In the present case it is evident that the obstruction, by reason of insufficient opening in the dump, was permanent in its nature, and that damage would result to .adjacent lands if the natural flow of waters was obstructed. If the height of the overflow had been raised prior to this injury and at the time the injury occurred, as contended by appellees, this was a fact ascertainable by ordinary means in the beginning. All of the lands in the valley of the Ouachita were subject to overflow from that river, and this was just as certain in the beginning as it was at the time, the injury occurred. Even though difficult to determine to what extent damage would result, it was, in fact, known or could have been known when the dump was completed. The only reason shown in the evidence why damage had not resulted theretofore was that the overflow had come at times of the year when there were no crops to be damaged. In this instance it so happened that the overflow came during the crop-gathering season, and the ungathered crop was damaged.

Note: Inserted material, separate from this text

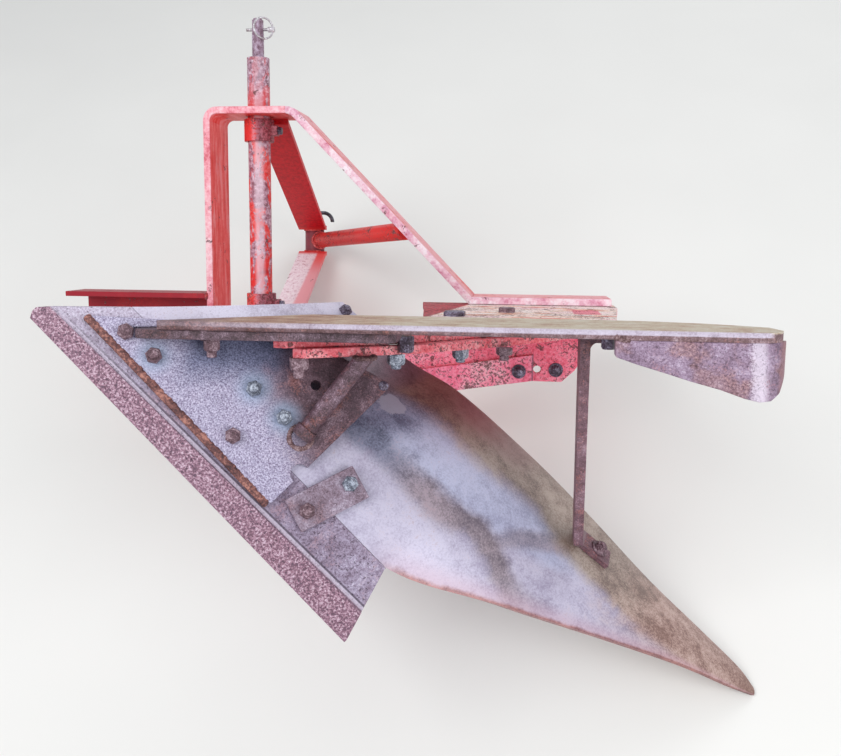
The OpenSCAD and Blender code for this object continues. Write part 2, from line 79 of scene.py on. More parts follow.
# The frame bar and what crosses it
FRAME_Z = 532
BAR_W = 101.6
BAR_T = 12.7
FRAME_LEFT = -347
TUBE_X = 131
TUBE_Z = FRAME_Z + BAR_W / 2 + 2
TUBE_R = 21.1
HITCH_Y = -101
SHOULDER = 341
MAST_HALF = 26
TOP_PIN_Z = 1025

# Directions in the plough's frame
ACROSS = np.array([0.0, 1.0, 0.0])
UPRIGHT = np.array([0.0, 0.0, 1.0])

# How far a small piece sinks into the face that it stands on
SUNK = 0.2


def laid(points):
    """Points of the plough's frame, turned by its resting pose, shifted, and given in metres."""
    return (np.asarray(points, float) @ TURN.T + SHIFT) / 1000


def unit(v):
    """Each vector of an array divided by its length."""
    v = np.asarray(v, float)
    return v / np.linalg.norm(v, axis=-1, keepdims=True)


def slope_axes():
    """The share slope's own axes in the plough's frame: up it, along the cutting edge, and off it.

    The edge runs at 45 degrees to the plough's length, so each has as much of x as of y.
    """
    half = math.sqrt(0.5)
    up = [math.cos(SLOPE) * half, -math.cos(SLOPE) * half, math.sin(SLOPE)]
    off = [-math.sin(SLOPE) * half, math.sin(SLOPE) * half, math.cos(SLOPE)]
    return np.array([up, [half, half, 0], off])


def on_slope(w, e, off):
    """The point w up the slope, e along the cutting edge and off above it."""
    return np.array([w, e, off], float) @ slope_axes()


def quads(rows, columns):
    """Corner numbers of a grid's faces, the last column joined to the first."""
    i = np.arange(rows - 1)[:, None]
    j = np.arange(columns)[None, :]
    k = (j + 1) % columns
    corners = [i * columns + j, i * columns + k, (i + 1) * columns + k, (i + 1) * columns + j]
    return np.stack(corners, -1).reshape(-1, 4)


def piece(name, grids, finish, replaces=(), sharp=35, maps=None):
    """One object from one or more grids of points whose columns run round and close on themselves.

    Doubled points at poles and seams are merged and the normals turned outwards. Edges sharper
    than the given angle stay sharp. maps holds a pair of numbers for each point of the first grid.
    """
    count = np.cumsum([0] + [g.shape[0] * g.shape[1] for g in grids])
    faces = np.concatenate([quads(*g.shape[:2]) + c for g, c in zip(grids, count)])
    points = laid(np.concatenate([g.reshape(-1, 3) for g in grids]))
    mesh = bpy.data.meshes.new(name)
    mesh.from_pydata(points.tolist(), [], faces.tolist())
    if maps is not None:
        layer = mesh.uv_layers.new(name="along_and_up")
        layer.data.foreach_set("uv", maps.reshape(-1, 2)[faces.ravel()].ravel())
    solid = bmesh.new()
    solid.from_mesh(mesh)
    bmesh.ops.remove_doubles(solid, verts=solid.verts, dist=2e-6)
    bmesh.ops.recalc_face_normals(solid, faces=solid.faces)
    solid.to_mesh(mesh)
    solid.free()
    mesh.shade_smooth()
    mesh.set_sharp_from_angle(angle=math.radians(sharp))
    made = bpy.data.objects.new(name, mesh)
    bpy.context.scene.collection.objects.link(made)
    made.data.materials.append(finish)
    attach(made, "plough")
    if replaces:
        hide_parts(*replaces)


def axes_at(axis, twist=0.0):
    """Three axes whose last runs along axis; the first two are turned about it by twist, in degrees."""
    z = unit(axis)
    x = unit(np.cross([0.31, 0.17, 0.93], z))
    y = np.cross(z, x)
    c, s = math.cos(math.radians(twist)), math.sin(math.radians(twist))
    return np.array([c * x + s * y, c * y - s * x, z])


def turned(profile, at, axis, sides=32, flats=None, twist=0.0):
    """A profile of (height, radius) pairs spun about an axis through at.

    Where flats is the width across a hexagon's flats, the radius at an angle is the smaller of
    the profile's and the hexagon's, which is half that width over the cosine of the angle
    from the middle of the nearest flat.
    """
    height, radius = np.array(profile, float).T
    angle = np.arange(sides) * 2 * math.pi / sides
    r = np.repeat(radius[:, None], sides, 1)
    if flats:
        from_flat = (angle + math.pi / 6) % (math.pi / 3) - math.pi / 6
        r = np.minimum(r, flats / 2 / np.cos(from_flat))
    local = np.stack([r * np.cos(angle), r * np.sin(angle), np.repeat(height[:, None], sides, 1)], -1)
    return np.asarray(at, float) + local @ axes_at(axis, twist)


def smooth(points, s):
    """Places at s on the curve through an array of points, where s counts the points from 0.

    Each span is a cubic, and at each point the curve runs along the chord of its two neighbours.
    """
    p = np.concatenate([2 * points[:1] - points[1:2], points, 2 * points[-1:] - points[-2:-1]])
    i = np.minimum(len(points) - 2, np.floor(s)).astype(int)
    f = (s - i).reshape(np.shape(s) + (1,) * (points.ndim - 1))
    a, b, c, d = p[i], p[i + 1], p[i + 2], p[i + 3]
    square, cube = 2 * a - 5 * b + 4 * c - d, 3 * b - a - 3 * c + d
    return 0.5 * (2 * b + f * (c - a) + f**2 * square + f**3 * cube)


# Rings that close the end of a carried ring, from its tip inwards, in parts of the radius
DOME_LIFT = np.array([1.0, 0.72]) * 0.55
DOME_SIZE = np.array([0.0, 0.7])


def carried(path, radius, sides, flatten, about):
    """A ring carried along a path, square to it.

    Each ring lies on two axes: the path's direction crossed with about, and that crossed again
    with the direction. flatten scales the second. Both ends are closed by a dome: two more rings,
    which move outwards by DOME_LIFT and shrink to DOME_SIZE of the radius.
    """
    path = np.asarray(path, float)
    radius = np.broadcast_to(np.asarray(radius, float), len(path)).copy()
    ahead = unit(np.gradient(path, axis=0))
    side = unit(np.cross(ahead, about))
    over = np.cross(side, ahead)
    start = path[0] - ahead[0] * radius[0] * DOME_LIFT[:, None]
    end = path[-1] + ahead[-1] * radius[-1] * DOME_LIFT[::-1, None]
    path = np.concatenate([start, path, end])
    radius = np.concatenate([radius[0] * DOME_SIZE, radius, radius[-1] * DOME_SIZE[::-1]])
    side = np.concatenate([side[[0, 0]], side, side[[-1, -1]]])
    over = np.concatenate([over[[0, 0]], over, over[[-1, -1]]]) * flatten
    angle = (np.arange(sides) * 2 * math.pi / sides)[None, :, None]
    ring = side[:, None] * np.cos(angle) + over[:, None] * np.sin(angle)
    return path[:, None] + ring * radius[:, None, None]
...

If the damage from this structure was not original, it is difficult for us to conceive a case where there would be such original injury. It is not material, in considering this question, that the railroad did not run through the lands of appellees. If the building of the dumn caused the injury to lands, whether abutting on the railroad or not, it constituted an injury to the property within the meaning of the Constitution, for which there must be compensation, and appellees could have, in the beginning, recovered compensation for such injury.

Our conclusion being that there was no liability on the part of the government by reason of the fact that the injuries resulted from the original construction of the dump', it follows that there is no evidence upon which a recovery can be sustained, and the judgment is therefor reversed, and each of the consolidated actions is dismissed.